Unos y otros se lanzan como una jauría hambrienta sobre Vox.
¿Inocua sobreactuación electoral? No tanto cuando a la enloquecida Marcha Radetzky de los descalificativos y las llamadas al cordón sanitario se unen el ministro del Interior y la directora general de la Guardia Civil, ambos con uniformados (a los que quitan o ponen galones a su antojo) bajo su mando.
De hacer eso el PP, lo llamarían ruido de sables.
En el momento en que escribo esto, nada vincula los sobres con las balas a Vox. ¿A qué viene entonces ese señalamiento por tierra, mar y aire? La violencia de Vox se ha convertido en un mito. Porque por más que se nombre su existencia, aún nadie ha podido imputar a este partido actos violentos. Siquiera como autor intelectual.
Atribuciones muchas, como las huellas de pisadas del Big Foot, las fotos granuladas del monstruo del lago Ness o las psicofonías del Palacio de Linares.
¿Su lenguaje? ¿Sus mensajes? Será que la inexpugnable superioridad moral de la izquierda se está poniendo en duda. Será que hay gente que se ha hartado del pensamiento único.
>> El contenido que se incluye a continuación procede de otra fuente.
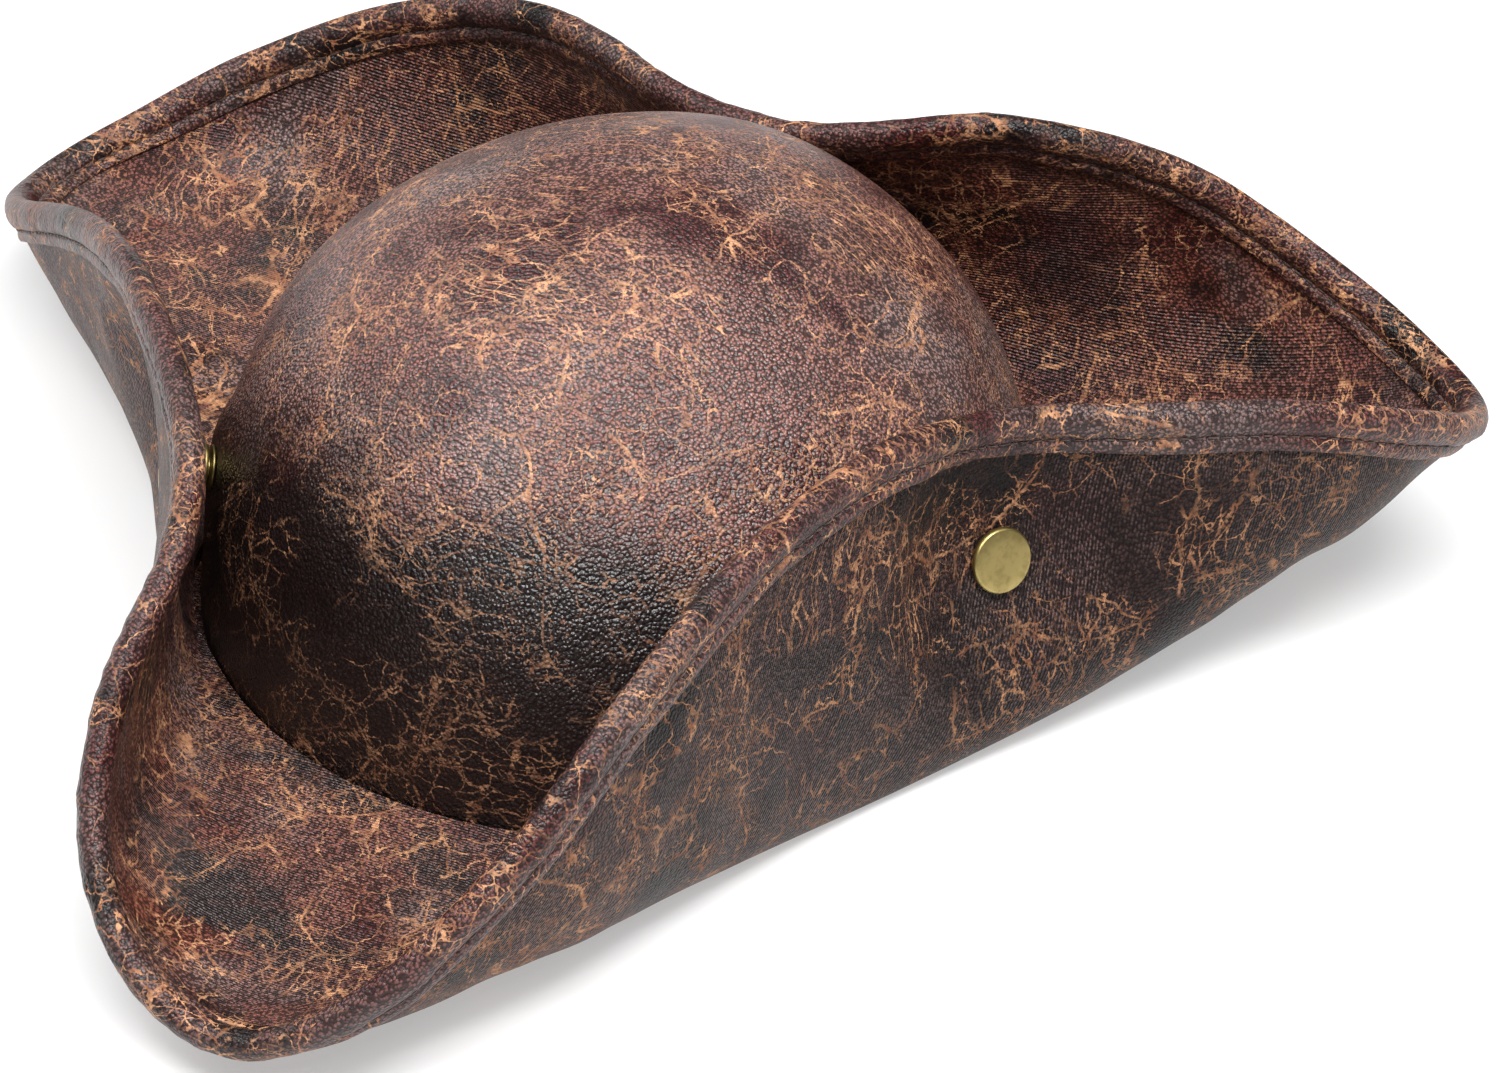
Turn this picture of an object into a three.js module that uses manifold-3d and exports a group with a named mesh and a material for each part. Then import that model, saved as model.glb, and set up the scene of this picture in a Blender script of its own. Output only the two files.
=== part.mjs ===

Será que hay gente que exige el derecho a pensar distinto.
Y si eso no era un crimen antes, guste o no lo que dicen, ¿por qué lo es ahora?
En cambio, son tantas las evidencias de la violencia de la ultraizquierda que establecer equidistancias es tan deshonesto como interesado.
Realidad frente a mito. Lo que ocurre frente a lo que se cree que podría ocurrir. Hechos, no relatos.
Coda: este martes se interceptó una carta con balas dirigida a Isabel Díaz Ayuso. “Con serenidad y desprecio”.